The factory sector has been the worst part of the economy for more than a year, although the rate of decline moderated in August and new orders and factory production actually increased. That progress, however, was another casualty of the terrorist attacks.

"I was expecting a drop in the numbers, but nothing of the magnitude of what we got," said Michael Moran, an economist at Daiwa Securities."The report indicates deep weakness in manufacturing."

The employment index, within the NAPM report, fell to 35.1 from 41.2 in September. One day before the Labor Department releases its monthly employment report -- a key indicator of the overall health of the economy -- the number signals worse news to come.
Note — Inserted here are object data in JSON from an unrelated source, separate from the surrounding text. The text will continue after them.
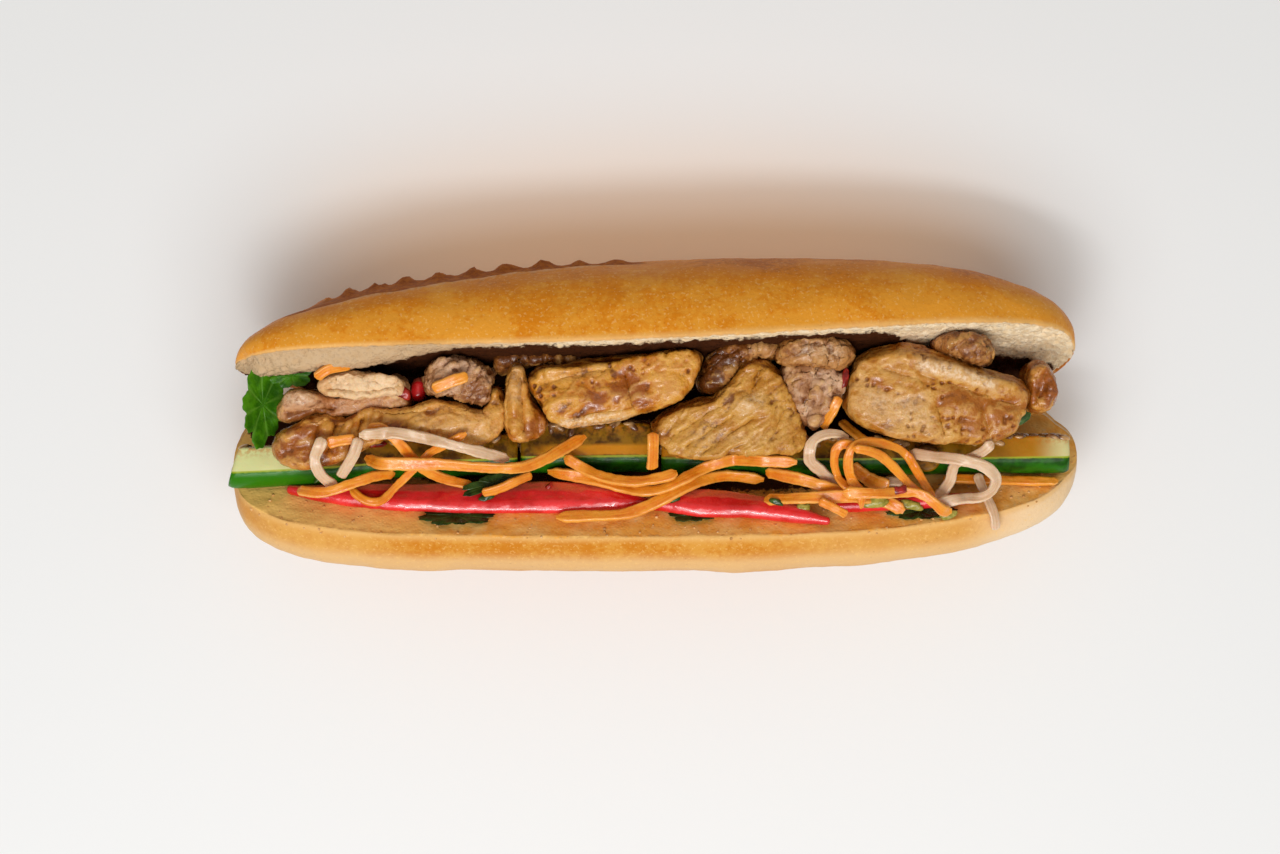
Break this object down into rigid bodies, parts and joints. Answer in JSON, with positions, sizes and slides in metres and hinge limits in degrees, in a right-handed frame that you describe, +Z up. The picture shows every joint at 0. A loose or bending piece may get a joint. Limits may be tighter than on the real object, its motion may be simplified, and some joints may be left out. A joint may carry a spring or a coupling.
{
  "type": "banh mi sandwich",
  "caption": "Crusty roll slit along one side and opened like a book, filled with sliced roast chicken, cucumber, red pepper, carrot and daikon shreds and coriander.",
  "frame": {"origin": "middle of the flat spot on the roll's hinge that it rests on, under the crease", "axes": "+X along the roll, +Y towards the top half, +Z up out of the opening"},
  "size_m": [0.2231, 0.0825, 0.0687],
  "materials": {
    "bread": "thin baked crust, satin where it is smooth, over a matt cream crumb",
    "chicken_skin": "roasted and glazed with its own juices",
    "chicken_meat": "moist cut meat",
    "chicken_breast": "moist pale meat",
    "dark_chicken": "moist, coarse and glazed",
    "cucumber": "wet flesh with a waxy green skin",
    "red_pepper": "waxy",
    "carrot": "moist",
    "daikon": "moist, slightly clear",
    "coriander": "satin leaf"
  },
  "bodies": {
    "root": {"bread_roll": "bread", "carrot_bend_lower": "carrot", "carrot_bend_upper": "carrot", "carrot_beside_leaf": "carrot", "carrot_bow": "carrot", "carrot_curl_large": "carrot", "carrot_curl_small": "carrot", "carrot_flat_end": "carrot", "carrot_flat_long": "carrot", "carrot_left_end": "carrot", "carrot_left_long": "carrot", "carrot_left_slant": "carrot", "carrot_left_stub": "carrot", "carrot_low_right": "carrot", "carrot_middle_cross": "carrot", "carrot_middle_long": "carrot", "carrot_on_meat": "carrot", "carrot_on_rim": "carrot", "carrot_short_upright": "carrot", "carrot_under_lip": "carrot", "carrot_vee": "carrot", "carrot_wave_right": "carrot", "carrot_wide_middle": "carrot", "carrot_wide_right": "carrot", "chicken_back_lower": "chicken_meat", "chicken_back_strip": "dark_chicken", "chicken_back_upper": "dark_chicken", "chicken_breast_slice": "chicken_breast", "chicken_dark_lump": "dark_chicken", "chicken_end_meat": "chicken_meat", "chicken_fibrous_lump": "dark_chicken", "chicken_folded_skin": "chicken_skin", "chicken_golden_slice": "chicken_skin", "chicken_large_slice": "chicken_skin", "chicken_lip_lump": "dark_chicken", "chicken_skin_slice": "chicken_skin", "chicken_striated_slice": "chicken_meat", "chicken_tip_slice": "chicken_skin", "coriander_leaf_end": "coriander", "coriander_leaf_face_left": "coriander", "coriander_leaf_face_middle": "coriander", "coriander_leaf_face_right": "coriander", "coriander_leaf_top": "coriander", "coriander_leaf_upper": "coriander", "cucumber_round_slice": "cucumber", "cucumber_spear_left": "cucumber", "cucumber_spear_middle": "cucumber", "cucumber_spear_right": "cucumber", "daikon_diagonal": "daikon", "daikon_hook_left": "daikon", "daikon_hook_right": "daikon", "daikon_long": "daikon", "daikon_loop": "daikon", "daikon_short": "daikon", "daikon_slant_left": "daikon", "daikon_tail": "daikon", "pepper_piece_inner": "red_pepper", "pepper_strip_left": "red_pepper", "pepper_strip_middle": "red_pepper", "pepper_strip_right": "red_pepper"}
  },
  "joints": []
}
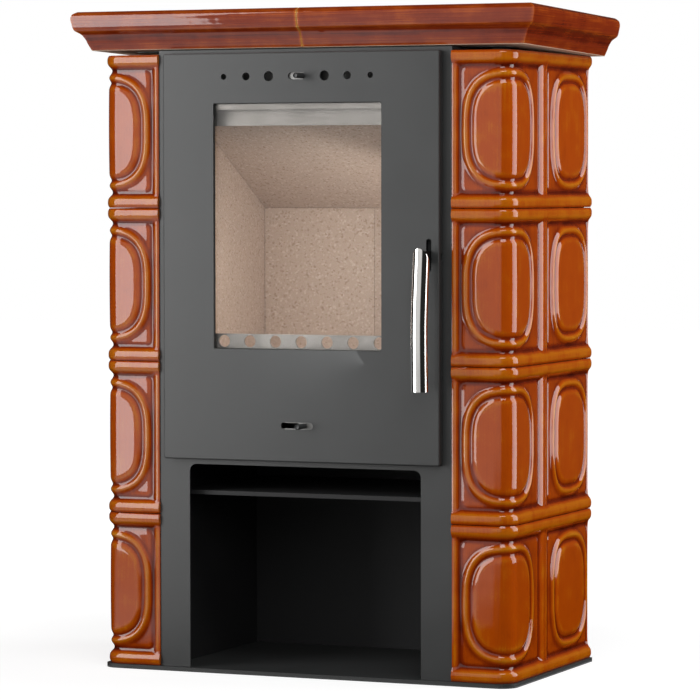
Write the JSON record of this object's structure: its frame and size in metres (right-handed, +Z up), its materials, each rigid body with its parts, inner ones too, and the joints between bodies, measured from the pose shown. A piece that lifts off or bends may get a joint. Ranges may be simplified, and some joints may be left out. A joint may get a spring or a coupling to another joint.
{
  "type": "tiled stove",
  "caption": "Steel wood stove faced with glazed relief tiles under a moulded cornice, with a glazed door, a bar handle, air slides and an open wood niche.",
  "frame": {"origin": "centre of the base plate's underside, on the floor", "axes": "+X to the right seen from the front, -Y out of the front towards the user, +Z up"},
  "size_m": [0.7118, 0.398, 0.9482],
  "materials": {
    "amber_glaze": "glossy translucent honey glaze, darker where it pools",
    "dark_glaze": "glossy dark red-brown glaze",
    "matt_paint": "matt anthracite stove paint",
    "black_paint": "matt black heat-resistant paint",
    "plain_steel": "bare rolled sheet",
    "polished_steel": "polished",
    "cast_iron": "as cast, blackened",
    "vermiculite_board": "pressed board with pale flecks",
    "seal_rope": "black woven glass-fibre rope",
    "pane_glass": "clear glass ceramic"
  },
  "bodies": {
    "stove": {"base_plate": "matt_paint", "front_frame": "matt_paint", "side_panel_left": "black_paint", "side_panel_right": "black_paint", "back_panel": "black_paint", "niche_back": "black_paint", "heat_shield": "black_paint", "firebox_shell": "black_paint", "top_plate": "plain_steel", "flue_collar": "cast_iron", "cornice_left": "dark_glaze", "cornice_right": "dark_glaze", "corner_tile_left_1": "amber_glaze", "corner_tile_left_2": "amber_glaze", "corner_tile_left_3": "amber_glaze", "corner_tile_left_4": "amber_glaze", "corner_tile_right_1": "amber_glaze", "corner_tile_right_2": "amber_glaze", "corner_tile_right_3": "amber_glaze", "corner_tile_right_4": "amber_glaze", "side_tile_left_1": "amber_glaze", "side_tile_left_2": "amber_glaze", "side_tile_left_3": "amber_glaze", "side_tile_left_4": "amber_glaze", "side_tile_right_1": "amber_glaze", "side_tile_right_2": "amber_glaze", "side_tile_right_3": "amber_glaze", "side_tile_right_4": "amber_glaze", "tile_rail_front_left": "plain_steel", "tile_rail_front_right": "plain_steel", "tile_rail_rear_left": "plain_steel", "tile_rail_rear_right": "plain_steel", "cornice_bed": "seal_rope", "side_lining_left": "vermiculite_board", "side_lining_right": "vermiculite_board", "back_lining_left": "vermiculite_board", "back_lining_right": "vermiculite_board", "baffle_board": "vermiculite_board", "hearth_slab": "vermiculite_board", "grate": "cast_iron", "log_guard": "plain_steel", "air_deflector": "plain_steel", "latch_catch": "plain_steel", "hinge_bracket_lower": "plain_steel", "hinge_bracket_upper": "plain_steel"},
    "door": {"door_panel": "matt_paint", "door_inner_frame": "matt_paint", "door_seal": "seal_rope", "door_glass": "pane_glass", "glass_seal": "seal_rope", "glass_strip_upper": "plain_steel", "glass_strip_lower": "plain_steel"},
    "handle": {"latch_lever": "cast_iron", "handle_tube": "polished_steel"},
    "upper_air": {"upper_air_slide": "plain_steel", "upper_air_pin": "matt_paint"},
    "lower_air": {"lower_air_slide": "plain_steel", "lower_air_pin": "matt_paint"},
    "ash_drawer": {"ash_pan": "plain_steel"}
  },
  "joints": [
    {"name": "door_hinge", "type": "hinge", "parent": "stove", "child": "door", "pos_m": [-0.206, -0.1685, 0.6], "axis": [0, 0, -1], "range_deg": [0, 110]},
    {"name": "handle_lift", "type": "hinge", "parent": "door", "child": "handle", "pos_m": [0.1969, -0.167, 0.5985], "axis": [-1, 0, 0], "range_deg": [0, 35]},
    {"name": "upper_air_travel", "type": "slide", "parent": "door", "child": "upper_air", "axis": [1, 0, 0], "range_m": [-0.0175, 0]},
    {"name": "lower_air_travel", "type": "slide", "parent": "door", "child": "lower_air", "axis": [1, 0, 0], "range_m": [-0.031, 0.0104]},
    {"name": "ash_pan_travel", "type": "slide", "parent": "stove", "child": "ash_drawer", "axis": [0, -1, 0], "range_m": [0, 0.151]}
  ],
  "couplings": [
    {"joint": "ash_pan_travel", "follows": "door_hinge", "m_per_rad": 0.0781}
  ]
}
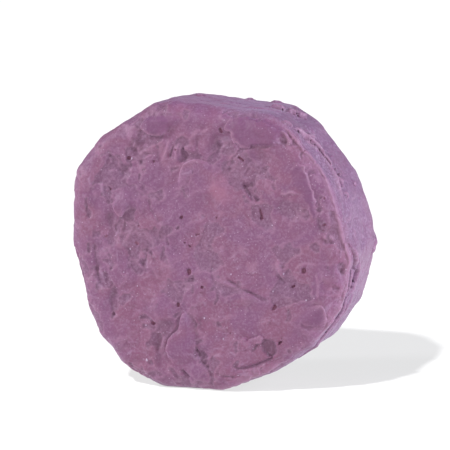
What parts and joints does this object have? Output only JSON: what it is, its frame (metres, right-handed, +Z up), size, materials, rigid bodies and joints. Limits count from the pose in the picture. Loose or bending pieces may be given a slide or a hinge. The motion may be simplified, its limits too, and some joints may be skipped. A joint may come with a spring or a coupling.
{
  "type": "rosin cake",
  "caption": "Hand-pressed cake of waxy rosin compound: a thick rounded disc with smears, folds and small pits, standing on a flat of its rim.",
  "frame": {"origin": "under the middle of the cake's box, on the plane of the flat it stands on", "axes": "+X across the face to the viewer's right, +Y from the worked front face to the plain back face, +Z up"},
  "size_m": [0.0488, 0.0208, 0.0477],
  "materials": {
    "rosin_compound": "waxy, hand-pressed, dull with a soft sheen on the raised smears",
    "mineral_grain": "dull crystalline grains"
  },
  "bodies": {
    "root": {"cake_lump": "rosin_compound", "upper_left_smear": "rosin_compound", "upper_right_smear": "rosin_compound", "centre_smear": "rosin_compound", "left_tab_smear": "rosin_compound", "lower_left_smear": "rosin_compound", "lower_scrap": "rosin_compound", "lower_right_smear": "rosin_compound", "right_strip_smear": "rosin_compound", "rim_lip": "rosin_compound", "bottom_fold": "rosin_compound", "side_ridge": "rosin_compound", "right_folds": "rosin_compound", "side_nodules": "rosin_compound", "crumb_strip": "rosin_compound", "rim_ear": "rosin_compound", "back_nodules": "rosin_compound", "white_grains": "mineral_grain"}
  },
  "joints": []
}
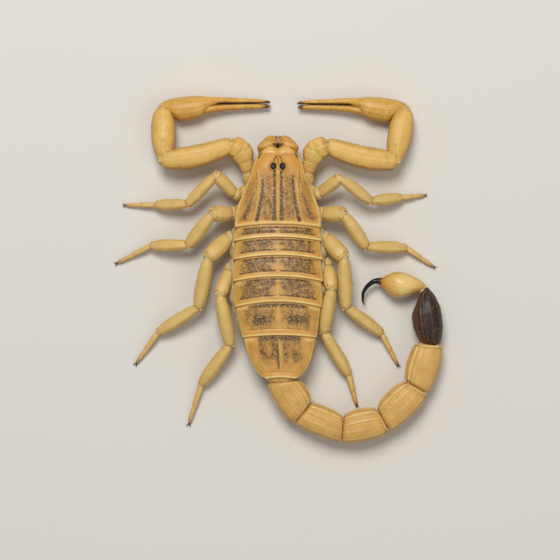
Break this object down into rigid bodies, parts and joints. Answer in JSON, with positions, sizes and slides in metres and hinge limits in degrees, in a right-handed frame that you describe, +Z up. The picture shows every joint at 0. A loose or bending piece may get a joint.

"You can't sugar-coat this data," said Brian Jones, an economist at Salomon Smith Barney. "The data suggest that we could lose 100,000 jobs in the factory sector in tomorrow's jobs report." Jones forecasts the unemployment rate in October to jump to 5.2% from 4.9% in September.

In a separate report, the Labor Department said the number of initial jobless claims fell to 499,000 in the week ended Saturday, down from 500,000 in the week ago period. But, more importantly, it noted that the total number of people who collect unemployment benefits is rising.

In other economic reports, the Commerce Department said consumer spending in September decreased 1.8%, the largest monthly drop since January 1987, as many consumers stayed away from their local shopping malls in the wake of the terrorist attacks. Personal income was unchanged.